Le but annoncé de ce raffinement technologique est de vous faire prendre le moins de risques possible. Car à l’heure des GSM et des e-mails sous surveillance, le déficit de paranoïa serait un mal répandu. « L’objectif est de protéger les sources contre elles-mê­mes », expli­que Patrick Remacle, l’un des journalistes de la RTBF à l’origine du projet. « C’est surtout un moyen de se mettre aux normes. Les lanceurs d’alerte ont toujours existé, mais les outils ont changé. On a besoin d’un guichet numérique », estime Yves Eudes du journal Le Monde. « J’y vois plutôt une tentative de la presse traditionnelle de reprendre la main sur une information dont elle n’a pas plus le monopole depuis l’avènement d’Internet », analyse, sceptique, Jac­ques Englebert, avocat spécialisé en droit des médias.

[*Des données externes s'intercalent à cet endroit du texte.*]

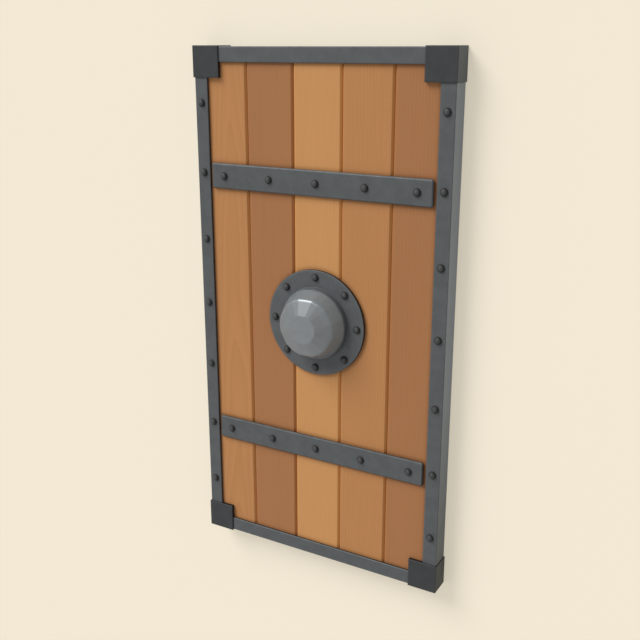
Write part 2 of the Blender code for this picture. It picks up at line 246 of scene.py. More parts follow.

Lors de son lancement, Sourcesûre a fait craindre à certains une vague de délations crapuleuses. Aucun risque, répond-on chez les fondateurs, à condition qu’il y ait un journaliste sérieux pour recevoir l’alerte au bond. Pour eux, les motivations de la source – pas toujours jolies à voir – importent peu. Si l’info relève de l’intérêt général, on donne suite. Sinon, on laisse tomber. Même si la confusion entre la moralité et la fiabilité des lanceurs d’alerte n’a, il est vrai, jamais été aussi grande qu’aujourd’hui : la directive européenne du 8 juin 2016 sur les secrets d’affaires prévoit la clémence pourvu que le « défendeur ait agi dans le but de protéger l’intérêt public général ». « Imposer un but légitime dans le chef de la source, c’est un moyen de restreindre l’information », estime Jacques Englebert. En plus d’être les nouveaux héros de nos démocraties fatiguées, les lanceurs d’alerte devraient aussi être des saints ? Drôle de morale.

Cas psychiatriques

Sourcesûre n’a pas encore eu son Wikileaks ou son Panama Papers. Mais les rédactions attendent leur heure. Patiemment. Pour Yves Eudes, « il suffirait d’une fois pour rentabiliser l’outil ».

L’Avenir, qui a mené une vaste enquête sur les dysfonctionnements de l’Office wallon des déchets au printemps dernier, a bien eu quelques alertes intéressantes à la suite de la publication d’un « pavé promo » Sourcesûre.

« Il s’agissait de pistes sérieuses concernant ce dossier mais, pour le coup, nous avions déjà été informés par nos canaux habituels », explique Yves Raisière, chef des infos nationales. Pour le journaliste, les pressions exercées sur les fonctionnaires wallons pour qu’ils évi­tent de bavarder sont néanmoins une preuve parmi d’autres de la nécessité d’un tel outil, « mê­me si ce n’est pas le Graal ».

Du côté de la RTBF, Georges Lauwerijs déclare que « 10 % des alertes reçues ont donné lieu à un résultat sur antenne ». Harcèlement au travail, escroquerie en ligne, parents d’élèves inquiets : « de bonnes illustrations de problématiques sociétales ». Les 90 % d’alertes non exploitées sont à mettre au rang des « cas psychiatriques ».

« Des gens qui se croient victimes de complots machiavéliques. Beaucoup d’appels au secours », racon­te Georges Lauwerijs. « Du bruit », résume Yves Eudes. Pour Patrick Remacle, c’est plus que ça : « un observatoire sociologique ». « Nous en avons besoin car ce métier est un monde clos, estime-t-il. Les journalistes bossent ensemble, bouffent ensemble, baisent ensemble. » Hmmm. Une info, comme qui dirait, de source sûre.